The issue in this project is "will optical coherence tomography angiography (OCT-A) become an alternative to fluorescein angiography (FA)?" Invasive ophthalmic examinations are accompanied by pain, contact, and photophobia. They may require contrast agents, be time-consuming, and involve biopsy. The development of improved or alternative approaches can make examinations minimally invasive. Moreover, improved test accuracy facilitates early detection of disease, which in turn reduces the need for invasive treatment. In particular, FA is a relatively invasive test that can lead to serious complications, although at a low frequency. In addition, the testing duration is long, and it is accompanied by pain associated with photophobia due to mydriasis and the establishment of a peripheral intravenous line. However, it is an essential test for the diagnosis and treatment of several retinal diseases. The developmental improvement and research on alternative tests are expected to contribute considerably to the development of ophthalmology.
OCT-A is a device that allows high-contrast retinal angiography without the need for contrast media, and it has been attracting attention as a minimally invasive alternative to FA. However, it is impossible to simply replace fluorescein fundus angiography with OCT-A even to this day, although commercial OCT-A devices were introduced 5 years ago. Compared with FA, whose scientific basis for the interpretation and determination of treatment and the findings on treatment efficacy have been well established for over half a century, those for OCT-A have not been well-established.
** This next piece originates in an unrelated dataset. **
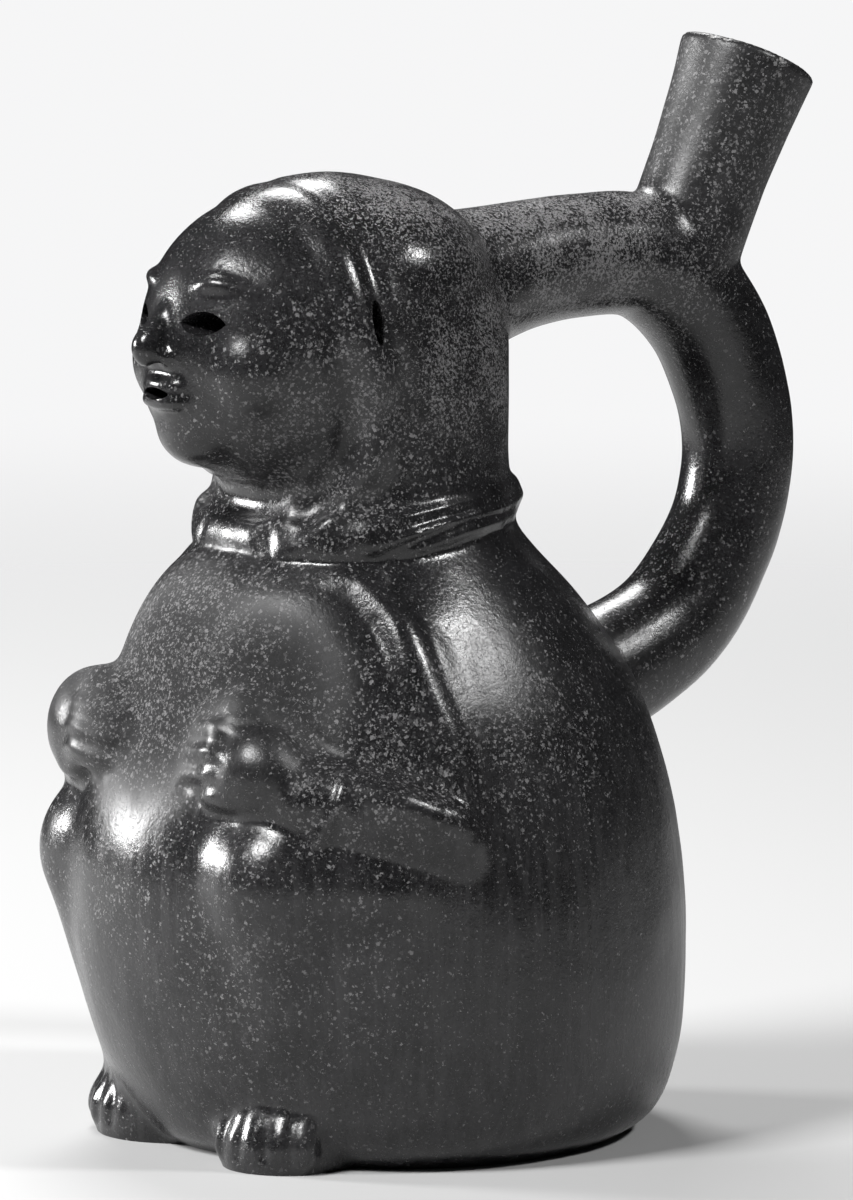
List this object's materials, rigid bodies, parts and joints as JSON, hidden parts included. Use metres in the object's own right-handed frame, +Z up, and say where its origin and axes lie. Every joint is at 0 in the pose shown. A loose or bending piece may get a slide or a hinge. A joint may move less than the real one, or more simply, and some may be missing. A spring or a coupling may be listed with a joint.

Moreover, OCT-A is underdeveloped as a clinical device and has fatal drawbacks: the image quality is unstable, and it has quantitative instability, although quantitation is easy. We planned to improve the performance of OCT-A as a clinical device by elucidating about the items that need to be developed to facilitate its implementation as an alternative to FA.
I. Basic study on vessel depictability of OCT-A
The method for depicting blood vessels is completely different from that used in FA. Although the theoretical part is understood, there have been no reports on direct observations of how blood flow signal depicted by image processing corresponds to the actual microcirculation dynamics; therefore, this remains unknown. With respect to future growth, it is important to understand why it can or cannot depict images during direct visualization of microcirculation. This area of depictability needs to be demystified because it cannot be avoided and has indeed been a black box for an extensive period of time. The movement of blood cells was visualized using an adaptive optical scanning laser ophthalmoscope, and the effects of blood cell density and flowing blood cell types on OCT-A depictability were verified at a cellular level.
II. Study on high-quality imaging
One of the major problems with OCT-A, which is reconstructed from a volume scan, is the stabilization of image quality. We examined the effects of high-quality imaging on quantitative evaluation using signal averaging and artificial intelligence (AI).
III. Study on wide-angle imaging
The narrowness of the angle of view of OCT-A has been a problem. In recent years, the angle of view has been increasing. However, there has been a trade-off between the angle of view and image quality, and it has been highlighted that a wide angle of view leads to a decrease in image quality. We investigated the extent to which the ocular fundus can be captured using OCT-A and how clinically useful it is.
IV. A study on the advantages of OCT-A over FA
Although it is expected to be an alternative to FA, the major advantage of OCT-A is that it can be used to obtain information that is difficult to obtain with FA, which is a major reason why OCT-A has been drawing attention. We investigated the visualization and quantitative evaluation of the anterior segment and choriocapillaris by OCT-A.
Nippon Ganka Gakkai Zasshi (J Jpn Ophthalmol Soc) 126: 298-325,2022.